Add monitor store to resource watch #27492

xueqzhan · 2022-10-24T19:29:18Z

Main changes with this PR:

Reorg existing monitor files (for node, pod, cluster operator etc) so that codes can be called from within monitor package and outside monitor package (e.g. for resource watch)
Add one monitor store for resource watch. For resources supported by monitor (currently node, pod, cluster operator and cluster version), an effort has been made to maintain the same event formats. Events is not supported yet.
Monitor store can be selected instead of git repo. But in a real observer, both stores can be started with two different instances of openshift-tests binary.

openshift-ci · 2022-10-24T19:30:02Z

[APPROVALNOTIFIER] This PR is NOT APPROVED

This pull-request has been approved by: xueqzhan
Once this PR has been reviewed and has the lgtm label, please assign spadgett for approval by writing /assign @spadgett in a comment. For more information see the Kubernetes Code Review Process.

The full list of commands accepted by this bot can be found here.

Needs approval from an approver in each of these files:

pkg/OWNERS

Approvers can indicate their approval by writing /approve in a comment
Approvers can cancel approval by writing /approve cancel in a comment

xueqzhan · 2022-10-28T11:57:38Z

/retest-required

dgoodwin

This one was challenging for me to review but I'm starting to get a handle on it. Would be good to do some discussion sometime this week and that might help me clarify more.

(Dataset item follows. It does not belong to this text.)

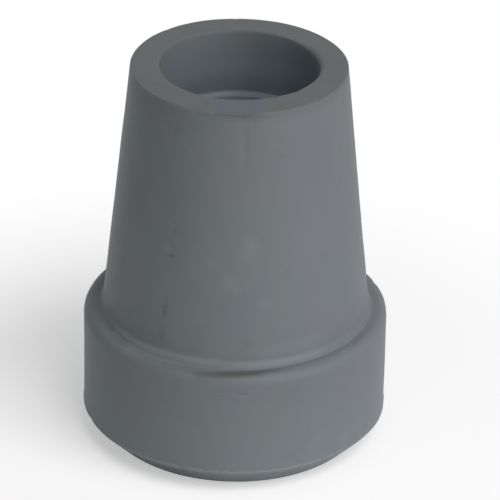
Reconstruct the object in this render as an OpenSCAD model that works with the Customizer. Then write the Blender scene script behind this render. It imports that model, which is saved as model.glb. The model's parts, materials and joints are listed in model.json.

I was struggling with the dual entrypoints, and whether or not we could simplify the process for adding a new resource type to monitor in the future, as right now it requires several changes in several places. Hopefully this will become more clear with some discussion, if it's even feasible at all.

dgoodwin · 2022-10-31T12:24:56Z

pkg/monitor/event.go

@@ -16,9 +16,19 @@ import (
 	"k8s.io/client-go/tools/cache"
 )

-func startEventMonitoring(ctx context.Context, m Recorder, client kubernetes.Interface) {
-	reMatchFirstQuote := regexp.MustCompile(`"([^"]+)"( in (\d+(\.\d+)?(s|ms)$))?`)
+var reMatchFirstQuote = regexp.MustCompile(`"([^"]+)"( in (\d+(\.\d+)?(s|ms)$))?`)


Could you godoc this regex variable, that's a tough one for a reader to understand what it does and how/where it's used at a glance.

dgoodwin · 2022-10-31T14:25:56Z

pkg/monitor/node.go

 	nodeInformer := informercorev1.NewNodeInformer(client, time.Hour, nil)
 	nodeInformer.AddEventHandler(
 		cache.ResourceEventHandlerFuncs{
-			AddFunc: func(obj interface{}) {},
+			AddFunc: NodeAddFunc,


NodeAddFunc remains empty, was there a need to do anything there that got missed?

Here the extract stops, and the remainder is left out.